Desapareceré, de mí no quedará nada; quizá algún diente... ¡y postizo! Puede que algún paleontólogo encuentre algún hueso, la hebilla del cinturón, el perdigón incrustado en mi brazo desde niño... Quizá un inscripción en una piedra, una losa de cemento con mi mano impresa, una tablilla de arcilla grabada de cuando practicaba con mis alumnas la escritura cuneiforme...
O una idea que perdure en un libro digital o algo eterno como un pensamiento que tocó el alma de algún congénere. Quizá una cuartilla amarillenta llame la atención de alguien un día, por un breve instante antes de ser arrojada a la papelera.
No somos nada, si acaso polvo y ni siquiera enamorado. Polvo sucio, fango húmedo, roña del tiempo. El cementerio nos esconde, nos pudre. La tierra nos recicla y los gusanos se alimentan del nosotros que ya no es. Viviremos en el recuerdo de alguien durante un tiempo; probablemente breve, más bien corto, seguramente fugaz. Y después seremos deconstruidos, reducidos a átomos anónimos, átomos sin historia, ladrillos nuevos...
Incinerados en el tiempo, consumidos en la historia, apenas dimos calor.

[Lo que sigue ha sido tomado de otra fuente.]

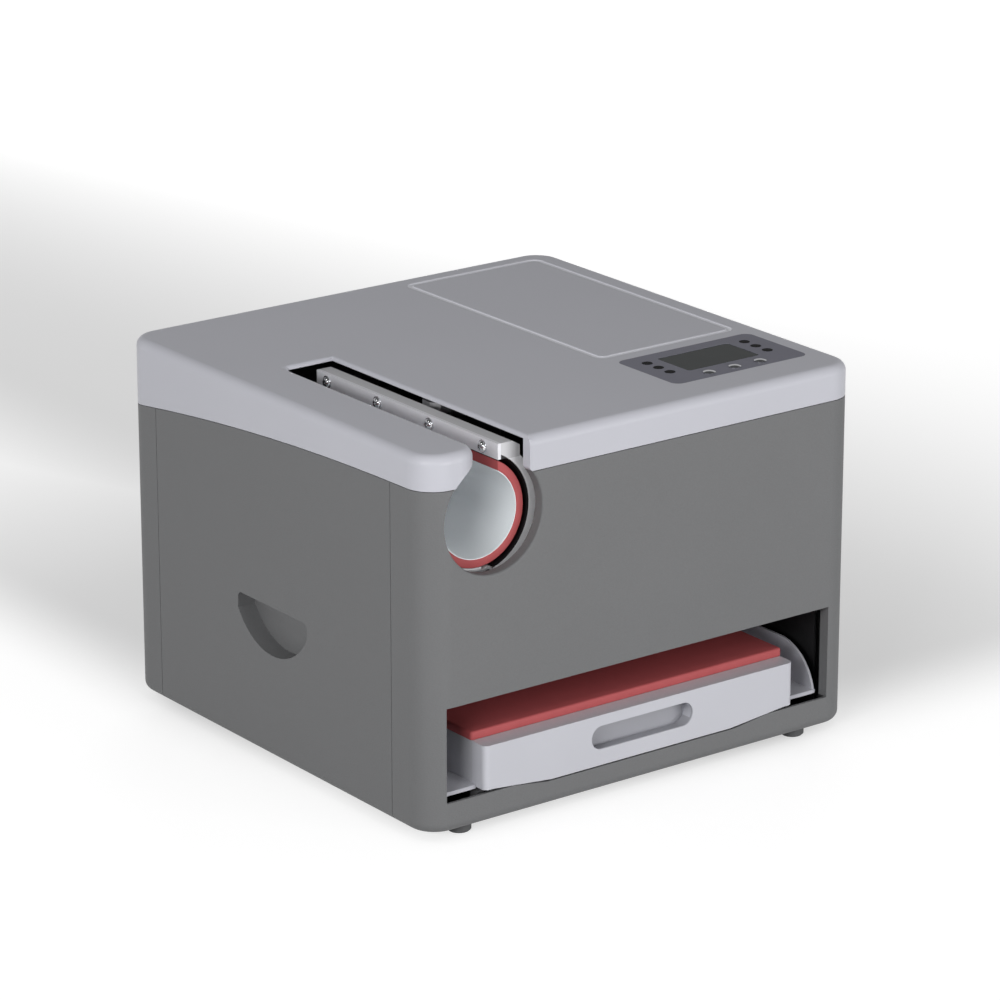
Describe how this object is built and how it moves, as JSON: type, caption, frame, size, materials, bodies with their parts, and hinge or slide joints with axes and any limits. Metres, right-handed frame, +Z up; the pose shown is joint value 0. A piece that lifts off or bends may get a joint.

Pasamos por aquí como viajeros contemplando el paisaje desde el tren. Bajamos en cualquier estación y la locomotora de la vida sigue su curso. Nosotros, con nuestra inútil maleta, echamos raíces en una tierra que nos cubrirá muy pronto. Y solo nos quedará la esperanza de formar parte de una savia nueva en algún árbol junto al camino.